While there are about 6,000 licensed seal hunters on the East Coast, only a few hundred took part in last season’s hunt. About 67,000 seals were taken — most of them harp seals off Newfoundland — even though the catch limit was about 350,000.

The Newfoundland government says the industry injected about $24 million into the provincial economy in 2008.

The federal officials said the impact of the pending ban remains unclear because about 90 per cent of Canada’s pelts are shipped from Europe to Russia and Norway, which are not subject to the ban.

Aldworth said the ban would likely kill the Canadian industry, suggesting that Ottawa’s claim that Russia buys most of the pelts is not backed up by trade data.

Federal Fisheries Minister Gail Shea said the EU ban is a misguided move because the Canadian seal hunt is sustainable, humane and closely monitored.

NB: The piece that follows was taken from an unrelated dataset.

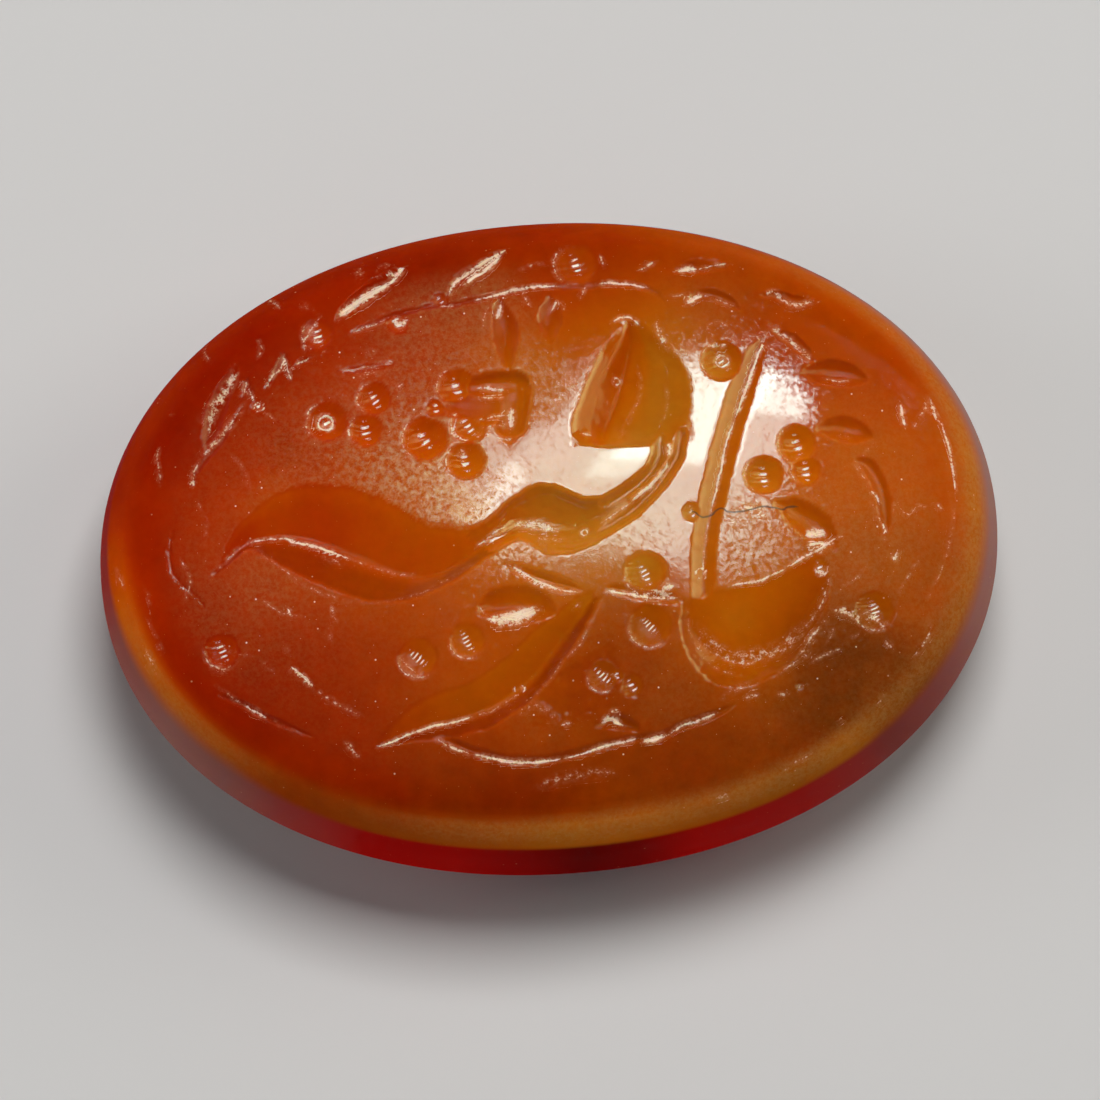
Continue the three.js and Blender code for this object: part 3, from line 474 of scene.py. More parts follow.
# The rim seen from above, by degrees round it: (angle, warmth, lightness, low layer, dullness)
rimColours = [
    (0, 0.75, 0.95, 1, 1), (30, 0.6, 0.9, 0.9, 1), (45, 0.55, 0.85, 0.8, 0.8), (62, 0.5, 0.78, 0.6, 0.3),
    (90, 0.2, 0.7, 0.6, 0), (135, 0.08, 0.8, 0.7, 0), (172, 0.15, 1, 0.8, 0.1), (182, 0.45, 1.3, 0.85, 0.2),
    (190, 0.6, 1.3, 0.85, 0.6), (203, 0.65, 1.05, 0.9, 0.85), (213, 0.6, 0.85, 0.8, 0.75),
    (222, 0.5, 0.7, 0.9, 0.3), (235, 0.55, 0.75, 1.15, 0), (250, 0.66, 0.88, 1.2, 0),
    (264, 0.78, 1, 0.7, 0), (272, 0.82, 1.05, 0.4, 0), (282, 0.8, 1.05, 0.6, 0), (292, 0.78, 0.95, 1.2, 0),
    (310, 0.78, 0.75, 1, 0.05), (320, 0.82, 0.85, 0.8, 0.2), (325, 0.75, 0.6, 0.6, 0.4),
    (334, 0.7, 0.5, 0.7, 0.55), (345, 0.75, 0.75, 0.95, 0.85), (360, 0.75, 0.95, 1, 1),
]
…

Shea’s department changed marine mammal regulations last year, instructing hunters to confirm lack of consciousness and bleed out of seals before skinning them.

“The European Parliament has sided with radical animal rights lobbyists and opted to ignore our arguments,” she said while in St. John’s, N.L. “We will continue our efforts to counter the misinformation campaign by the anti-seal hunt lobby groups.”